North Korea Sanctions Must Target Regime To Bruise Economy

In this image taken from video, North Korean leader Kim Jong Un attends an event to mark the second anniversary of the death
In this image taken from video, North Korean leader Kim Jong Un attends an event to mark the second anniversary of the death of his father, former leader Kim Jong Il, in Pyongyang, North Korea Tuesday, Dec. 17, 2013. (AP Photo/KRT via AP Video) TV OUT, NORTH KOREA OUT

NEW YORK -- Fresh U.S. sanctions imposed Friday on North Korea in response to the recent cyberattack on Sony Pictures Entertainment will sting most if they aggressively target financial institutions doing business with the isolated country, experts say.

In an executive order, President Barack Obama blacklisted 10 North Korean officials and broadened sanctions on three state-run entities -- including the Korea Mining Development Trading Corp., its premier arms dealer -- doing business in countries such as Iran, Syria, China, Russia and Namibia.

Unlike the restrictions imposed on Iran and Russia, whose economies are large and diverse enough to feel the pinch of U.S. sanctions, such penalties have scarcely hurt North Korea because its economy is small and relies heavily on elaborate smuggling networks used to sell arms and narcotics and to distribute counterfeit dollars.

The secretive regime launders money earned abroad through legitimate businesses in other countries.

"People who are engaging in weapons sales, which are illegal under the U.N. Security Council resolutions, may also be involved in the restaurant business in Cambodia, the coal industry in China or in selling manganese to the Malaysians," said Joshua Stanton, a lawyer and blogger at who has helped advise the House Foreign Affairs committee on sanctions legislation.

It is almost impossible to estimate exactly how much of Pyongyang's revenues come from the illegal sale of weapons and drugs overseas. A 115-page report published last year by the Washington-based Committee for Human Rights in North Korea estimated that illicit activities account for up to 30 percent of the country's trade.

It's difficult to sever North Korea's trade networks. Under a United Nations resolution enacted to pressure the country to abandon its nuclear weapons program, countries are given broad authority to search ships for North Korean cargo.

"Not all countries have the capacity to exercise that ability," said Kelsey Davenport, director for non-proliferation policy at the nonprofit Arms Control Association. "Countries don't always quickly report back if there are concerns, and we don't hear about issues until months later."

However, sanctions have been most effective against North Korea when imposed on financial institutions that manage the country's treasure.

In 2005, the Treasury Department began investigating Banco Delta Asia, a small family-owned bank in the Chinese gambling enclave of Macau. Under Section 311 of the Patriot Act, the department was granted a mandate with a broad set of tools to pursue any money laundering connected to terrorist groups. Wielding its newfound financial weapon, the Treasury warned that the bank would be barred from any dealings in the U.S. financial system, causing a run on the bank. Cut off from about $24 million, North Korea became a financial pariah as banks and other institutions began to back away, fearing similar actions by the U.S.

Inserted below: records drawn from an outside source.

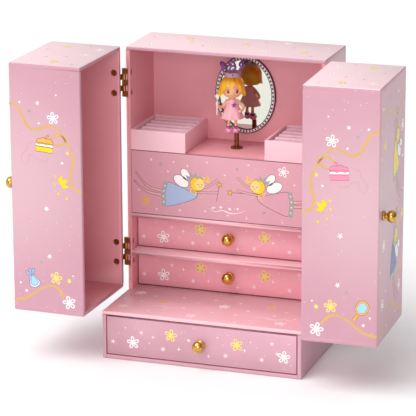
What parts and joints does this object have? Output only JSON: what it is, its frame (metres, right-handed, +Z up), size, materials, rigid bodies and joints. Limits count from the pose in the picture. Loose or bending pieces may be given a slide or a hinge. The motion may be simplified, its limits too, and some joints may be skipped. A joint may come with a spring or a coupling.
{
  "type": "musical jewellery box",
  "caption": "Pink wardrobe-shaped musical jewellery box: two deep hinged wings, drawers, ring-roll trays, oval mirror and a doll that turns on a spindle as the wound movement plays.",
  "frame": {"origin": "centre of the footprint of the underside, on the surface that the box stands on", "axes": "+Z up, +X to the right of someone facing the box, the front faces -Y"},
  "size_m": [0.3852, 0.1867, 0.292],
  "materials": {
    "pink_board": "gloss paper-covered board",
    "pale_board": "gloss paper-covered board",
    "stage_board": "matt paper-covered board",
    "drawer_front_board": "gloss paper-covered board",
    "drawer_lining_board": "matt paper-covered board",
    "tray_board": "matt paper-covered board",
    "ring_roll_velvet": "soft short pile",
    "mirror_frame_print": "printed gloss",
    "mirror_glass": "polished",
    "hinge_brass": "plated",
    "knob_brass": "polished",
    "zinc_screw": "zinc plated",
    "movement_zinc": "die-cast",
    "comb_steel": "ground",
    "movement_brass": "turned",
    "spindle_brass": "lacquered",
    "hook_rail_plastic": "moulded",
    "doll_skin": "painted moulding",
    "doll_dress": "painted moulding",
    "doll_hair": "painted moulding",
    "doll_crown": "painted moulding"
  },
  "bodies": {
    "cabinet": {"left_side_panel": "pink_board", "right_side_panel": "pink_board", "top_panel": "pale_board", "back_panel": "stage_board", "floor_panel": "pink_board", "deck_panel": "pink_board", "drawer_shelves": "pink_board", "stage_panel": "stage_board", "fascia_panel": "pink_board", "ring_trays": "tray_board", "ring_rolls": "ring_roll_velvet", "mirror_frame": "mirror_frame_print", "mirror_glass": "mirror_glass", "hinge_cabinet_leaves": "hinge_brass", "hinge_pins": "hinge_brass", "hinge_cabinet_screws": "hinge_brass", "movement_bedplate": "movement_zinc", "movement_comb": "comb_steel", "movement_screws": "zinc_screw", "spindle_bush": "spindle_brass"},
    "left_wing": {"left_wing_outer_wall": "pink_board", "left_wing_front_panel": "pink_board", "left_wing_meeting_wall": "pink_board", "left_wing_end_panels": "pale_board", "left_wing_knob": "knob_brass", "left_wing_knob_screw": "zinc_screw", "left_wing_hinge_leaves": "hinge_brass", "left_wing_hinge_screws": "hinge_brass", "left_wing_hooks": "hook_rail_plastic"},
    "right_wing": {"right_wing_outer_wall": "pink_board", "right_wing_front_panel": "pink_board", "right_wing_meeting_wall": "pink_board", "right_wing_end_panels": "pale_board", "right_wing_knob": "knob_brass", "right_wing_knob_screw": "zinc_screw", "right_wing_hinge_leaves": "hinge_brass", "right_wing_hinge_screws": "hinge_brass", "right_wing_hooks": "hook_rail_plastic"},
    "upper_drawer": {"upper_drawer_box": "drawer_lining_board", "upper_drawer_front": "drawer_front_board", "upper_drawer_knob": "knob_brass", "upper_drawer_knob_screw": "zinc_screw"},
    "middle_drawer": {"middle_drawer_box": "drawer_lining_board", "middle_drawer_front": "drawer_front_board", "middle_drawer_knob": "knob_brass", "middle_drawer_knob_screw": "zinc_screw"},
    "base_drawer": {"base_drawer_box": "drawer_lining_board", "base_drawer_front": "drawer_front_board", "base_drawer_knob": "knob_brass", "base_drawer_knob_screw": "zinc_screw"},
    "winder": {"spring_barrel": "movement_brass", "winding_key": "movement_brass"},
    "cylinder": {"music_cylinder": "movement_brass"},
    "fly": {"governor_fly": "movement_brass"},
    "doll": {"doll_spindle": "spindle_brass", "doll_legs": "doll_skin", "doll_dress": "doll_dress", "doll_head": "doll_hair", "doll_crown": "doll_crown"}
  },
  "joints": [
    {"name": "left_wing_hinge", "type": "hinge", "parent": "cabinet", "child": "left_wing", "pos_m": [-0.1025, 0.00285, 0.171], "axis": [0, 0, -1], "range_deg": [-91.5, 88.5]},
    {"name": "right_wing_hinge", "type": "hinge", "parent": "cabinet", "child": "right_wing", "pos_m": [0.1025, 0.00285, 0.171], "axis": [0, 0, 1], "range_deg": [-91.5, 88.5]},
    {"name": "upper_drawer_slide", "type": "slide", "parent": "cabinet", "child": "upper_drawer", "axis": [0, -1, 0], "range_m": [0, 0.04]},
    {"name": "middle_drawer_slide", "type": "slide", "parent": "cabinet", "child": "middle_drawer", "axis": [0, -1, 0], "range_m": [0, 0.04]},
    {"name": "base_drawer_slide", "type": "slide", "parent": "cabinet", "child": "base_drawer", "axis": [0, -1, 0], "range_m": [0, 0.1]},
    {"name": "key_turn", "type": "hinge", "parent": "cabinet", "child": "winder", "pos_m": [0, 0.06, 0.15], "axis": [0, 1, 0], "continuous": true},
    {"name": "cylinder_turn", "type": "hinge", "parent": "cabinet", "child": "cylinder", "pos_m": [0.031, 0.0385, 0.15], "axis": [1, 0, 0], "continuous": true},
    {"name": "fly_turn", "type": "hinge", "parent": "cabinet", "child": "fly", "pos_m": [0.052, 0.0385, 0.165], "axis": [1, 0, 0], "continuous": true},
    {"name": "doll_turn", "type": "hinge", "parent": "cabinet", "child": "doll", "pos_m": [0, 0.0385, 0.2], "axis": [0, 0, 1], "continuous": true}
  ],
  "couplings": [
    {"joint": "cylinder_turn", "follows": "key_turn", "ratio": -3},
    {"joint": "fly_turn", "follows": "key_turn", "ratio": 12},
    {"joint": "doll_turn", "follows": "key_turn", "ratio": -3}
  ]
}
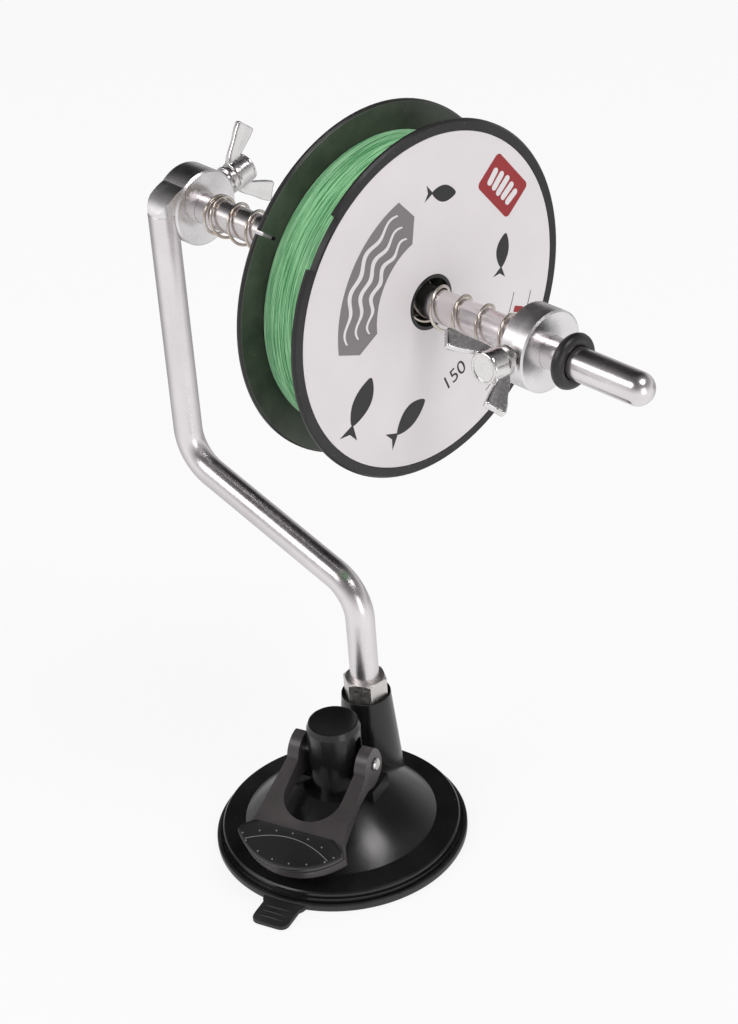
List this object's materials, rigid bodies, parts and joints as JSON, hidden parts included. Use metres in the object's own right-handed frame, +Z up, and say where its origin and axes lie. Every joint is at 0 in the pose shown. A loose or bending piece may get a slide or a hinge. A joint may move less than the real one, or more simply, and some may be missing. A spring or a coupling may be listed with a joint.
{
  "type": "fishing line winder",
  "caption": "Suction-cup stand whose cranked rod carries a horizontal spindle; a spool of line turns on it between coil springs, held by collars with wing screws.",
  "frame": {"origin": "centre of the suction cup's resting face, on the surface that it stands on", "axes": "+Z up; +X along the spindle, from the rear collar towards its free round end; the cup's lever points to azimuth -71 degrees"},
  "size_m": [0.2136, 0.1541, 0.266],
  "materials": {
    "cup_rubber": "satin black rubber",
    "housing_plastic": "polished black plastic",
    "insert_brass": "plain turned brass",
    "stem_plastic": "plain black plastic",
    "pin_steel": "plain steel",
    "spring_steel": "bright spring wire",
    "lever_plastic": "polished black plastic",
    "pad_plastic": "satin black plastic",
    "rod_aluminium": "satin polished bar",
    "nut_steel": "plain plated steel",
    "collar_aluminium": "turned satin",
    "wing_aluminium": "die-cast, bright",
    "spindle_aluminium": "satin polished bar",
    "ring_rubber": "black rubber",
    "spool_plastic": "satin black plastic",
    "label_card": "white printed card",
    "line_braid": "tightly wound green braided line"
  },
  "bodies": {
    "base": {"suction_cup": "cup_rubber", "base_housing": "housing_plastic", "socket_insert": "insert_brass", "return_spring": "spring_steel"},
    "stem": {"lift_stem": "stem_plastic", "pivot_pin": "pin_steel"},
    "lever_arm": {"lever": "lever_plastic", "thumb_pad": "pad_plastic"},
    "arm": {"bent_rod": "rod_aluminium", "jam_nut": "nut_steel", "rear_collar": "collar_aluminium"},
    "rear_screw": {"rear_wing_screw": "wing_aluminium"},
    "spindle_set": {"spindle": "spindle_aluminium", "stop_ring": "ring_rubber", "rear_spring": "spring_steel", "front_spring": "spring_steel"},
    "front_stop": {"front_collar": "collar_aluminium"},
    "front_screw": {"front_wing_screw": "wing_aluminium"},
    "spool": {"spool_rear_half": "spool_plastic", "spool_front_half": "spool_plastic", "rear_label": "label_card", "front_label": "label_card", "line_core": "line_braid", "line_winding": "line_braid"}
  },
  "joints": [
    {"name": "stem_lift", "type": "slide", "parent": "base", "child": "stem", "axis": [0, 0, 1], "range_m": [-0.0038, 0], "deforming": ["suction_cup", "return_spring"]},
    {"name": "lever_turn", "type": "hinge", "parent": "stem", "child": "lever_arm", "pos_m": [0, 0, 0.034], "axis": [-0.9455, -0.3256, 0], "range_deg": [0, 95]},
    {"name": "arm_swivel", "type": "hinge", "parent": "base", "child": "arm", "pos_m": [-0.00824, 0.02392, 0.042], "axis": [0, 0, 1], "range_deg": [-180, 180]},
    {"name": "rear_screw_turn", "type": "hinge", "parent": "arm", "child": "rear_screw", "pos_m": [-0.09324, 0.03852, 0.2058], "axis": [0, 0.9816, 0.1908], "range_deg": [0, 360]},
    {"name": "spindle_slide", "type": "slide", "parent": "arm", "child": "spindle_set", "axis": [1, 0, 0], "range_m": [-0.0045, 0.006]},
    {"name": "spool_spin", "type": "hinge", "parent": "spindle_set", "child": "spool", "pos_m": [0.00851, 0.03852, 0.2058], "axis": [1, 0, 0], "continuous": true},
    {"name": "front_collar_slide", "type": "slide", "parent": "spindle_set", "child": "front_stop", "axis": [1, 0, 0], "range_m": [-0.02, 0.004], "deforming": ["front_spring"]},
    {"name": "front_screw_turn", "type": "hinge", "parent": "front_stop", "child": "front_screw", "pos_m": [0.06886, 0.03852, 0.2058], "axis": [0, -0.9903, 0.1392], "range_deg": [0, 360]}
  ],
  "couplings": [
    {"joint": "stem_lift", "follows": "lever_turn", "m_per_rad": -0.00229}
  ]
}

"Despite the fact that the U.S. has no trade with North Korea, there were no bank accounts in the U.S. frozen, and this was not the subject of some U.N. measure, the North Koreans found themselves isolated in a way they never felt in recent memory," Juan Zarate, author of a book on Section 311 called Treasury's War, said in a 2013 Q&A with The Wall Street Journal. "It was the first time the North Koreans called the White House to initiate talks. They began and ended every conversation saying they wanted their money back."

The sanctions were eventually lifted under the George W. Bush administration after Pyongyang began testing nuclear weapons in 2006. But the sanctions announced on Friday could be aimed at cultivating a similar fear among financial institutions and within the current North Korean regime.

"They have the effect of instilling some psychological doubt in Kim Jong Un," said Sung-Yoon Lee, an assistant professor of Korean studies at Tufts University's Fletcher School. "Is that going to change Kim Jong Un's behavior overnight? No. But the longer the duration and greater enforcement of sanctions, the strong the U.S. will be when negotiating later on."

To effectively punish North Korea for its diplomatic belligerence and alleged role in breaching Sony's servers, the U.S. must make it difficult for regime leaders to access their money, Davenport said.

"The Kim regime's primary concern is regime survival, not the well-being of the North Korean people," she said in an interview on Friday. "Pressures on the economy alone will not drive the Kim regime to make decisions in the same manner that other countries would."